## Begin DATA FOR THIS EXERCISE
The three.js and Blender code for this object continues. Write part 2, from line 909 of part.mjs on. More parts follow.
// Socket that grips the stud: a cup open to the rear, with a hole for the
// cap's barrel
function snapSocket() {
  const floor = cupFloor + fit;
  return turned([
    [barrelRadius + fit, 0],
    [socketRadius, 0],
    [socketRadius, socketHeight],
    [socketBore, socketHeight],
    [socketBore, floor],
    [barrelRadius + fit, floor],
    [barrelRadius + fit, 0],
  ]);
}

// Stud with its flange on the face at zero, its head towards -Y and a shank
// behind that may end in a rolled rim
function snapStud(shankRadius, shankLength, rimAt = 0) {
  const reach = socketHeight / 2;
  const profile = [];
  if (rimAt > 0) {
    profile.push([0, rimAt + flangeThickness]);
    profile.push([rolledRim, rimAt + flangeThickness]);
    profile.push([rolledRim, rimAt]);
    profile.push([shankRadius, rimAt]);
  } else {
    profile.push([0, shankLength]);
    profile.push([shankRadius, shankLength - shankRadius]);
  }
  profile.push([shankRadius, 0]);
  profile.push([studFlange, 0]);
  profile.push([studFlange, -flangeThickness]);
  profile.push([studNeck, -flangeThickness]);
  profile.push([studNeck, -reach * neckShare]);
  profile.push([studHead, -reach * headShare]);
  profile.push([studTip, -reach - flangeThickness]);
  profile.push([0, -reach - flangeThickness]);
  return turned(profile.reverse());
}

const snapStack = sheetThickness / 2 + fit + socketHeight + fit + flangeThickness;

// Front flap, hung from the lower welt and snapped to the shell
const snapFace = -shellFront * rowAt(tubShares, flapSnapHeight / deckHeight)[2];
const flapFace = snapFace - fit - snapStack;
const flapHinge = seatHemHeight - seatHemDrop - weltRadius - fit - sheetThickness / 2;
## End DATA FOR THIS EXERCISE
## Begin DATA FOR THIS EXERCISE
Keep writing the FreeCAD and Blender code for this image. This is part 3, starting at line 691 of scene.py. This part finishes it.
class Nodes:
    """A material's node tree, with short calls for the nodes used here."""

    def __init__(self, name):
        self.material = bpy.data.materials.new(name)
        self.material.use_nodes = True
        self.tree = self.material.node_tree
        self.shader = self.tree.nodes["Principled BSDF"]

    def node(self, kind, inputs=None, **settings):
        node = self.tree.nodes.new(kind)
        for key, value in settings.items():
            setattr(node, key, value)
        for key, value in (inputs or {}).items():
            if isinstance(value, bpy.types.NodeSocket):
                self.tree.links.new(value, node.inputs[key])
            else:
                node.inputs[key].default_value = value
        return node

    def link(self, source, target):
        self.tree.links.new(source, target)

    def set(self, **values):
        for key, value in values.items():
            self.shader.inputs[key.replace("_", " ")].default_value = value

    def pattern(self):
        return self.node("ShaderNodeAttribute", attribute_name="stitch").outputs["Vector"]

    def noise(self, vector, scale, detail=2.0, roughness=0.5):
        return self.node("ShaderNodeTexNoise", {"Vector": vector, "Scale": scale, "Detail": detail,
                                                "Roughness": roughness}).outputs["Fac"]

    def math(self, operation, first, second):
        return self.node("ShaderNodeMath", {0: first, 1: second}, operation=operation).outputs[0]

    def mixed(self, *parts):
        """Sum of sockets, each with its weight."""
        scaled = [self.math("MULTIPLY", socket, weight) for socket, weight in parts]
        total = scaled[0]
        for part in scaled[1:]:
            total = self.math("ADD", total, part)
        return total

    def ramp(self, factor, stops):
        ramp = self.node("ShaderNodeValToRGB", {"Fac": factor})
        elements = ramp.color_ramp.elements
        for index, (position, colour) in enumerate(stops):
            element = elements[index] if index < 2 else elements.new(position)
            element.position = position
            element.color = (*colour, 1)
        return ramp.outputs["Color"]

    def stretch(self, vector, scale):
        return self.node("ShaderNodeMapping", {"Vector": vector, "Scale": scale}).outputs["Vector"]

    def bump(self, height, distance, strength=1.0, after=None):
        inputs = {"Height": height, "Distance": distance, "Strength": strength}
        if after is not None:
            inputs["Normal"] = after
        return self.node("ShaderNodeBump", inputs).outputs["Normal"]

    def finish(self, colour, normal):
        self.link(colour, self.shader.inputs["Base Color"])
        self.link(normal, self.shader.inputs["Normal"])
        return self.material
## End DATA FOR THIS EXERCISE
## Begin DATA FOR THIS EXERCISE
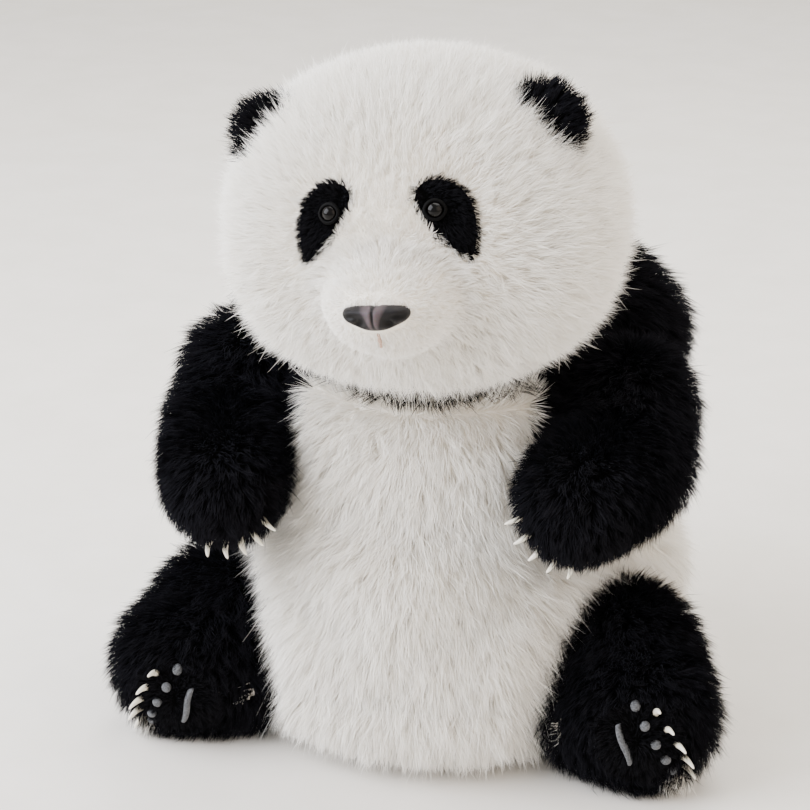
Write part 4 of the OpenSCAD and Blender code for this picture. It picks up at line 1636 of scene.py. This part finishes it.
## End DATA FOR THIS EXERCISE
TASK STATEMENT: Report the number of lines in the entries above that include the string "Blender". Give nothing but the number.

RESULT: 3